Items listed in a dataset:
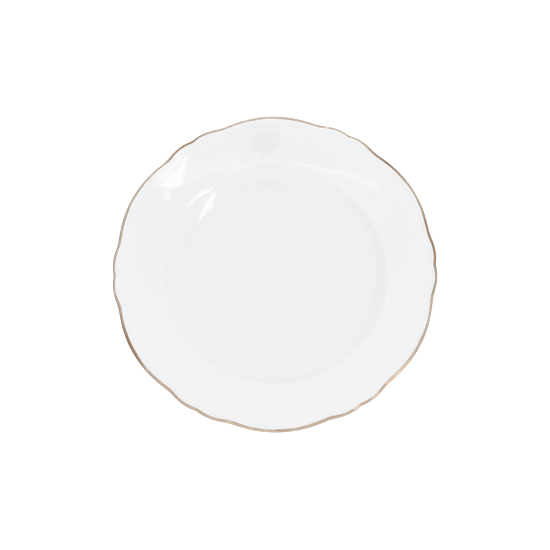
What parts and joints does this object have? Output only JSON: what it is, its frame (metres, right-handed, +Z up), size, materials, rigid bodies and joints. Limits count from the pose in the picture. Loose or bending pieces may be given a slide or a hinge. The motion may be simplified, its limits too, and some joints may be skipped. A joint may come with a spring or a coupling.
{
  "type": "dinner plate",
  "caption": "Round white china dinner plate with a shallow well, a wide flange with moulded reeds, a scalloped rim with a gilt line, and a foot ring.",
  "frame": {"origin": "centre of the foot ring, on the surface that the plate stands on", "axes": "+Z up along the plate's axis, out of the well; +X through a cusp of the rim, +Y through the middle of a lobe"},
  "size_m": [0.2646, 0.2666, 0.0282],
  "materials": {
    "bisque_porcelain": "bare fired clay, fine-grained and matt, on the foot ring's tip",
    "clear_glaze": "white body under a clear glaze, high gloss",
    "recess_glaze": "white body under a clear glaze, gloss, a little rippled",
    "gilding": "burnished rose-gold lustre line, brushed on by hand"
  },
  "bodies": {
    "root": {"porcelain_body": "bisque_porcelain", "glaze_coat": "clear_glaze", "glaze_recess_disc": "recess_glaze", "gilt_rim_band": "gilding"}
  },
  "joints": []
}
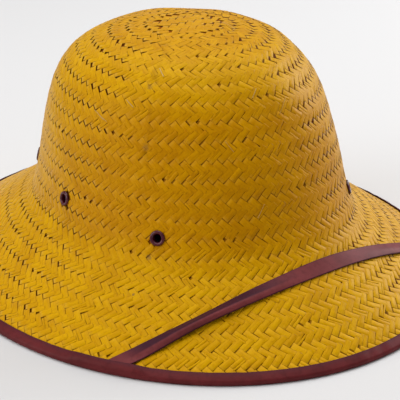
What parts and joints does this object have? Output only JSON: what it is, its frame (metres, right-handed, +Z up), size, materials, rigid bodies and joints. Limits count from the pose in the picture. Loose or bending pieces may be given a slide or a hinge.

» **What this task involves**: Return each line of the data exactly as written above.

» **Output below**:
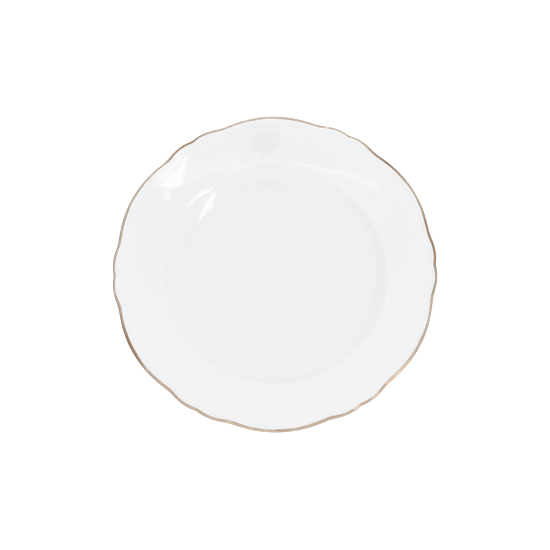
What parts and joints does this object have? Output only JSON: what it is, its frame (metres, right-handed, +Z up), size, materials, rigid bodies and joints. Limits count from the pose in the picture. Loose or bending pieces may be given a slide or a hinge. The motion may be simplified, its limits too, and some joints may be skipped. A joint may come with a spring or a coupling.
{
  "type": "dinner plate",
  "caption": "Round white china dinner plate with a shallow well, a wide flange with moulded reeds, a scalloped rim with a gilt line, and a foot ring.",
  "frame": {"origin": "centre of the foot ring, on the surface that the plate stands on", "axes": "+Z up along the plate's axis, out of the well; +X through a cusp of the rim, +Y through the middle of a lobe"},
  "size_m": [0.2646, 0.2666, 0.0282],
  "materials": {
    "bisque_porcelain": "bare fired clay, fine-grained and matt, on the foot ring's tip",
    "clear_glaze": "white body under a clear glaze, high gloss",
    "recess_glaze": "white body under a clear glaze, gloss, a little rippled",
    "gilding": "burnished rose-gold lustre line, brushed on by hand"
  },
  "bodies": {
    "root": {"porcelain_body": "bisque_porcelain", "glaze_coat": "clear_glaze", "glaze_recess_disc": "recess_glaze", "gilt_rim_band": "gilding"}
  },
  "joints": []
}
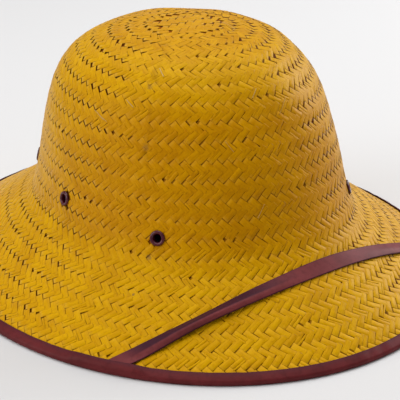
What parts and joints does this object have? Output only JSON: what it is, its frame (metres, right-handed, +Z up), size, materials, rigid bodies and joints. Limits count from the pose in the picture. Loose or bending pieces may be given a slide or a hinge.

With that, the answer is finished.